Below this line is the material. Write out only its lines from the one containing "const rug = new THREE.Group();" through the one containing "obj.matrix_world = Matrix.Identity(4)", both kept, exactly.

▶ **Dataset excerpt**
■ ■ ■ ■

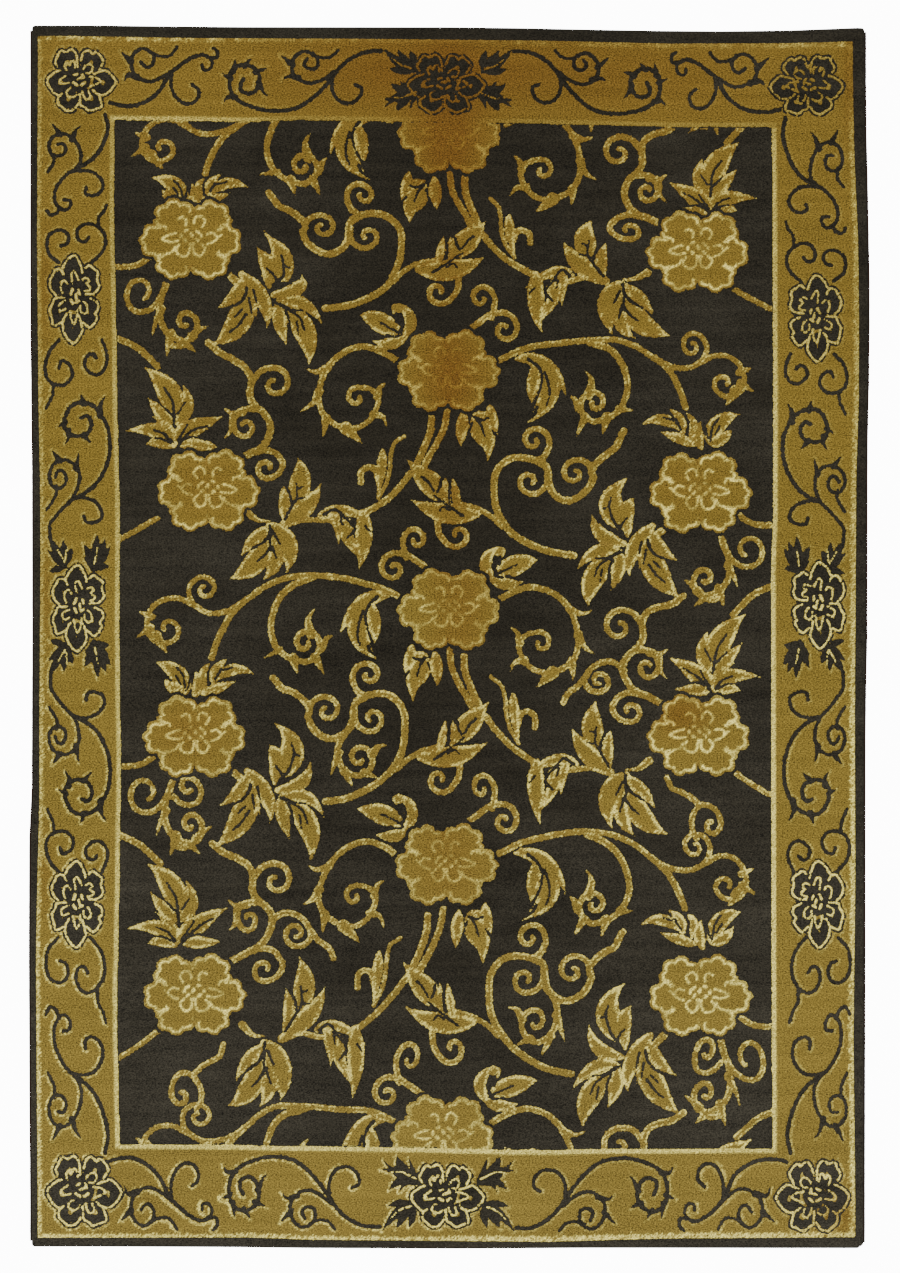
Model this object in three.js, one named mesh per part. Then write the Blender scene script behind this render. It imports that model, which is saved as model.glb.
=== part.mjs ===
// Hand-knotted wool rug lying flat, pile up: one knotted body and two overcast side cords.
// Millimetres, +Z up. The origin is the middle of the rug on the floor, +X is its right side and
// +Y its top end. The design is colour in the pile, so it isn't raised here.
import * as THREE from 'three';

// Driving dimensions, in millimetres
const RUG_WIDTH = 1700;
const RUG_LENGTH = 2485;
const PILE_TOP = 10;
const CORNER_RADIUS = 7;
const CORD_WIDTH = 4.5;
const CORD_HEIGHT = 6.5;
const SEWN_GAP = 0.3;

// How finely the body and the cords are divided
const BODY_COLUMNS = 12;
const SIDE_ROWS = 24;
const CORNER_STEPS = 4;
const CORD_SIDES = 10;

const HALF_WIDTH = RUG_WIDTH / 2;
const HALF_LENGTH = RUG_LENGTH / 2;

// How far each edge of the real rug strays outwards from a true rectangle. On the sides
// "at" is the place along Y, on the ends it is the place along X.
const LEFT_EDGE = [
  { at: -1242, out: 2.4 },
  { at: -900, out: 4.4 },
  { at: -640, out: 5.4 },
  { at: -400, out: 4.4 },
  { at: -310, out: -0.6 },
  { at: 0, out: -1.6 },
  { at: 280, out: -1.1 },
  { at: 700, out: 2.4 },
  { at: 1242, out: 2.4 },
];
const RIGHT_EDGE = [
  { at: -1242, out: -4.4 },
  { at: -650, out: -3.4 },
  { at: -170, out: -2.9 },
  { at: 0, out: 0.6 },
  { at: 380, out: 1.1 },
  { at: 490, out: 4.1 },
  { at: 680, out: 5.6 },
  { at: 880, out: 3.1 },
  { at: 990, out: -0.9 },
  { at: 1242, out: -2.4 },
];
const TOP_EDGE = [
  { at: -850, out: 2.0 },
  { at: -680, out: 3.0 },
  { at: -480, out: 0.0 },
  { at: 60, out: -0.5 },
  { at: 250, out: -5.0 },
  { at: 520, out: -9.0 },
  { at: 720, out: -7.0 },
  { at: 800, out: -4.0 },
  { at: 850, out: -1.0 },
];
const BOTTOM_EDGE = [
  { at: -850, out: -1.5 },
  { at: -500, out: -0.5 },
  { at: -250, out: 2.0 },
  { at: 20, out: 3.0 },
  { at: 300, out: 1.5 },
  { at: 850, out: 2.0 },
];

// The body's wall from the floor up: a firm foundation, then pile that rounds over at the rim.
const RIM_PROFILE = [
  { z: 0, inset: 0.8 },
  { z: 1.2, inset: 0 },
  { z: 6.5, inset: 0 },
  { z: 9, inset: 1.1 },
  { z: PILE_TOP, inset: 3.6 },
];

// Reads an edge table at one place, smoothly between its rows.
function strayAt(edge, place) {
  const last = edge.length - 1;
  const clamped = Math.min(Math.max(place, edge[0].at), edge[last].at);
  let row = 0;
  while (row < last - 1 && clamped > edge[row + 1].at) {
    row += 1;
  }
  const share = (clamped - edge[row].at) / (edge[row + 1].at - edge[row].at);
  const eased = share * share * (3 - 2 * share);
  return edge[row].out + (edge[row + 1].out - edge[row].out) * eased;
}

function leftSide(y) {
  return -HALF_WIDTH - strayAt(LEFT_EDGE, y);
}

function rightSide(y) {
  return HALF_WIDTH + strayAt(RIGHT_EDGE, y);
}

// A true rectangle's Y moved to the real rug's: the cloth stretches a little towards each end,
// so that the end edges stray as their tables say.
function stretchedY(x, y) {
  const topShare = Math.max(0, y / HALF_LENGTH);
  const bottomShare = Math.max(0, -y / HALF_LENGTH);
  return y + topShare * strayAt(TOP_EDGE, x) - bottomShare * strayAt(BOTTOM_EDGE, x);
}

// The rows between the corners, as places along Y. The body and the cords share them, so that
// the gap between the two stays even.
function sideRows() {
  const reach = HALF_LENGTH - CORNER_RADIUS;
  return Array.from({ length: SIDE_ROWS + 1 }, (_, step) => reach * ((2 * step) / SIDE_ROWS - 1));
}

// The rows that follow a corner's arc, from the end inwards: "fromEnd" is the place along Y and
// "drawnIn" is how much shorter the row is at each side.
function cornerRows(radius) {
  return Array.from({ length: CORNER_STEPS }, (_, step) => {
    const angle = (step / CORNER_STEPS) * (Math.PI / 2);
    return {
      fromEnd: radius * (1 - Math.cos(angle)),
      drawnIn: radius * (1 - Math.sin(angle)),
    };
  });
}

// The body seen from above, drawn in by an inset all round, as rows of points from the bottom
// end to the top one.
function bodySheet(inset) {
  const corner = cornerRows(CORNER_RADIUS - inset);
  const end = HALF_LENGTH - inset;
  const rows = [
    ...corner.map(({ fromEnd, drawnIn }) => ({ y: fromEnd - end, drawnIn })),
    ...sideRows().map((y) => ({ y, drawnIn: 0 })),
    ...corner.reverse().map(({ fromEnd, drawnIn }) => ({ y: end - fromEnd, drawnIn })),
  ];
  const sideMargin = CORD_WIDTH + SEWN_GAP + inset;
  return rows.map(({ y, drawnIn }) => {
    const left = leftSide(y) + sideMargin + drawnIn;
    const right = rightSide(y) - sideMargin - drawnIn;
    return Array.from({ length: BODY_COLUMNS + 1 }, (_, column) => {
      const x = left + ((right - left) * column) / BODY_COLUMNS;
      return new THREE.Vector2(x, stretchedY(x, y));
    });
  });
}

// The places of the sheet's rim in its rows, anticlockwise from the bottom left corner.
function rimPlaces(rowCount) {
  const lastRow = rowCount - 1;
  const rim = [];
  for (let column = 0; column < BODY_COLUMNS; column += 1) {
    rim.push({ row: 0, column });
  }
  for (let row = 0; row < lastRow; row += 1) {
    rim.push({ row, column: BODY_COLUMNS });
  }
  for (let column = BODY_COLUMNS; column > 0; column -= 1) {
    rim.push({ row: lastRow, column });
  }
  for (let row = lastRow; row > 0; row -= 1) {
    rim.push({ row, column: 0 });
  }
  return rim;
}

function geometryFrom(positions, triangles) {
  const geometry = new THREE.BufferGeometry();
  geometry.setAttribute('position', new THREE.Float32BufferAttribute(positions, 3));
  geometry.setIndex(triangles);
  geometry.computeVertexNormals();
  return geometry;
}

// One closed slab: a flat sheet below, the rim's profile round the edge and a flat sheet above.
function rugBodyGeometry() {
  const levels = RIM_PROFILE.map(({ z, inset }) => ({ z, sheet: bodySheet(inset) }));
  const rim = rimPlaces(levels[0].sheet.length);
  const positions = [];
  const triangles = [];

  const addVertex = (point, z) => {
    positions.push(point.x, point.y, z);
    return positions.length / 3 - 1;
  };
  const rings = levels.map(({ z, sheet }) => (
    rim.map(({ row, column }) => addVertex(sheet[row][column], z))
  ));
  const addCap = (ring, { z, sheet }, facesUp) => {
    const cap = sheet.map((points) => points.map(() => -1));
    rim.forEach(({ row, column }, index) => {
      cap[row][column] = ring[index];
    });
    for (let row = 1; row < sheet.length - 1; row += 1) {
      for (let column = 1; column < BODY_COLUMNS; column += 1) {
        cap[row][column] = addVertex(sheet[row][column], z);
      }
    }
    for (let row = 0; row < sheet.length - 1; row += 1) {
      for (let column = 0; column < BODY_COLUMNS; column += 1) {
        const a = cap[row][column];
        const b = cap[row][column + 1];
        const c = cap[row + 1][column + 1];
        const d = cap[row + 1][column];
        triangles.push(...(facesUp ? [a, b, c, a, c, d] : [a, c, b, a, d, c]));
      }
    }
  };
  for (let level = 0; level < rings.length - 1; level += 1) {
    const low = rings[level];
    const high = rings[level + 1];
    low.forEach((corner, index) => {
      const next = (index + 1) % low.length;
      triangles.push(corner, low[next], high[next], corner, high[next], high[index]);
    });
  }
  addCap(rings[0], levels[0], false);
  addCap(rings[rings.length - 1], levels[levels.length - 1], true);
  return geometryFrom(positions, triangles);
}

// The section of a side cord: a round wrapped cord that sits flat on the floor.
function cordSection() {
  const section = [];
  for (let side = 0; side < CORD_SIDES; side += 1) {
    const angle = (2 * Math.PI * (side + 0.5)) / CORD_SIDES - Math.PI / 2;
    const height = (CORD_HEIGHT / 2) * (1 + Math.sin(angle) / Math.cos(Math.PI / CORD_SIDES));
    section.push({ across: (CORD_WIDTH / 2) * Math.cos(angle), z: Math.max(0, height) });
  }
  return section;
}

// One side cord: the section carried along the rug's side edge, closed by a face at each end.
// outerEdge gives the edge's X at a place along Y, and inwardX points to the rug's middle.
function sideCordGeometry(outerEdge, inwardX) {
  const section = cordSection();
  const positions = [];
  const triangles = [];
  sideRows().forEach((y) => {
    const middle = outerEdge(y) + inwardX * (CORD_WIDTH / 2);
    section.forEach(({ across, z }) => positions.push(middle + across, stretchedY(middle, y), z));
  });
  for (let step = 0; step < SIDE_ROWS; step += 1) {
    for (let side = 0; side < CORD_SIDES; side += 1) {
      const next = (side + 1) % CORD_SIDES;
      const a = step * CORD_SIDES + side;
      const b = step * CORD_SIDES + next;
      const c = b + CORD_SIDES;
      const d = a + CORD_SIDES;
      triangles.push(a, d, c, a, c, b);
    }
  }
  const lastRing = SIDE_ROWS * CORD_SIDES;
  for (let side = 1; side < CORD_SIDES - 1; side += 1) {
    triangles.push(0, side, side + 1);
    triangles.push(lastRing, lastRing + side + 1, lastRing + side);
  }
  return geometryFrom(positions, triangles);
}

function pileMaterial() {
  return new THREE.MeshStandardMaterial({ color: 0x2f2c28, roughness: 0.95, metalness: 0 });
}

function overcastMaterial() {
  return new THREE.MeshStandardMaterial({ color: 0x3d2e27, roughness: 0.9, metalness: 0 });
}

function namedMesh(name, geometry, material) {
  const mesh = new THREE.Mesh(geometry, material);
  mesh.name = name;
  return mesh;
}

const rug = new THREE.Group();
rug.add(namedMesh('rug_body', rugBodyGeometry(), pileMaterial()));
rug.add(namedMesh('side_cord_left', sideCordGeometry(leftSide, 1), overcastMaterial()));
rug.add(namedMesh('side_cord_right', sideCordGeometry(rightSide, -1), overcastMaterial()));

export default rug;
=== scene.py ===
"""A hand-knotted wool rug with a flowering-vine design, lying flat with its pile up.

The pile's charcoal ground is one cloth. The golden design is knotted pile that stands a little
above it, worked out from a chart of vines, leaves and flowers. The chart's strokes were read off
enlarged crops of the photo. STRAYS was measured by sliding the chart over the photo. STRAYS was
measured by a scratch program.
"""
import logging
import math
from dataclasses import dataclass, field
from enum import Enum
from typing import Callable, Iterable, Optional

import bpy
import numpy as np
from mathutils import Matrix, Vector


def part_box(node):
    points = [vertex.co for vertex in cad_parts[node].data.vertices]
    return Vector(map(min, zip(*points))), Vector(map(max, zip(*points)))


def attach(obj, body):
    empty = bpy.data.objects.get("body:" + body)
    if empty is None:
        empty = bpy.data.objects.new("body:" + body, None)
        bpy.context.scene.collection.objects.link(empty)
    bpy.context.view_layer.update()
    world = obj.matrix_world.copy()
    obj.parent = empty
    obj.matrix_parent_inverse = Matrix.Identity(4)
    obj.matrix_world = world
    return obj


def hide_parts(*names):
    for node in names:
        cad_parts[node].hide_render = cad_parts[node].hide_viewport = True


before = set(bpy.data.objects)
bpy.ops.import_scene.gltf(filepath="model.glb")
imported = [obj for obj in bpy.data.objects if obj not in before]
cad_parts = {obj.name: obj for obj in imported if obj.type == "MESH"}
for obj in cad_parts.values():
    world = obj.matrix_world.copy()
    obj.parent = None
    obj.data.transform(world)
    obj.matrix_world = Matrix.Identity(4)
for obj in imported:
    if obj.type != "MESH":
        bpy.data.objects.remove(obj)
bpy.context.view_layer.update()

SQUARE = 0.00204
"""Side of one square of the design, in metres. Every drawn size below counts squares."""

REPEAT_RISE = 246
"""Half the height of the field's repeat. The next half is its mirror image."""

Point = tuple[float, float]
Tone = tuple[float, float, float]


class Line(Enum):
    """The kinds of line that the chart is drawn with."""

    VINE = "even, with round ends"
    THORN = "wide at its root, pointed at its tip"
    BLADE = "a leaf's lobe, pointed at its tip"
    GAP = "a dark vein between two golden lobes"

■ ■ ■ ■

▶ **Finished exercise**
const rug = new THREE.Group();
rug.add(namedMesh('rug_body', rugBodyGeometry(), pileMaterial()));
rug.add(namedMesh('side_cord_left', sideCordGeometry(leftSide, 1), overcastMaterial()));
rug.add(namedMesh('side_cord_right', sideCordGeometry(rightSide, -1), overcastMaterial()));

export default rug;
=== scene.py ===
"""A hand-knotted wool rug with a flowering-vine design, lying flat with its pile up.

The pile's charcoal ground is one cloth. The golden design is knotted pile that stands a little
above it, worked out from a chart of vines, leaves and flowers. The chart's strokes were read off
enlarged crops of the photo. STRAYS was measured by sliding the chart over the photo. STRAYS was
measured by a scratch program.
"""
import logging
import math
from dataclasses import dataclass, field
from enum import Enum
from typing import Callable, Iterable, Optional

import bpy
import numpy as np
from mathutils import Matrix, Vector


def part_box(node):
    points = [vertex.co for vertex in cad_parts[node].data.vertices]
    return Vector(map(min, zip(*points))), Vector(map(max, zip(*points)))


def attach(obj, body):
    empty = bpy.data.objects.get("body:" + body)
    if empty is None:
        empty = bpy.data.objects.new("body:" + body, None)
        bpy.context.scene.collection.objects.link(empty)
    bpy.context.view_layer.update()
    world = obj.matrix_world.copy()
    obj.parent = empty
    obj.matrix_parent_inverse = Matrix.Identity(4)
    obj.matrix_world = world
    return obj


def hide_parts(*names):
    for node in names:
        cad_parts[node].hide_render = cad_parts[node].hide_viewport = True


before = set(bpy.data.objects)
bpy.ops.import_scene.gltf(filepath="model.glb")
imported = [obj for obj in bpy.data.objects if obj not in before]
cad_parts = {obj.name: obj for obj in imported if obj.type == "MESH"}
for obj in cad_parts.values():
    world = obj.matrix_world.copy()
    obj.parent = None
    obj.data.transform(world)
    obj.matrix_world = Matrix.Identity(4)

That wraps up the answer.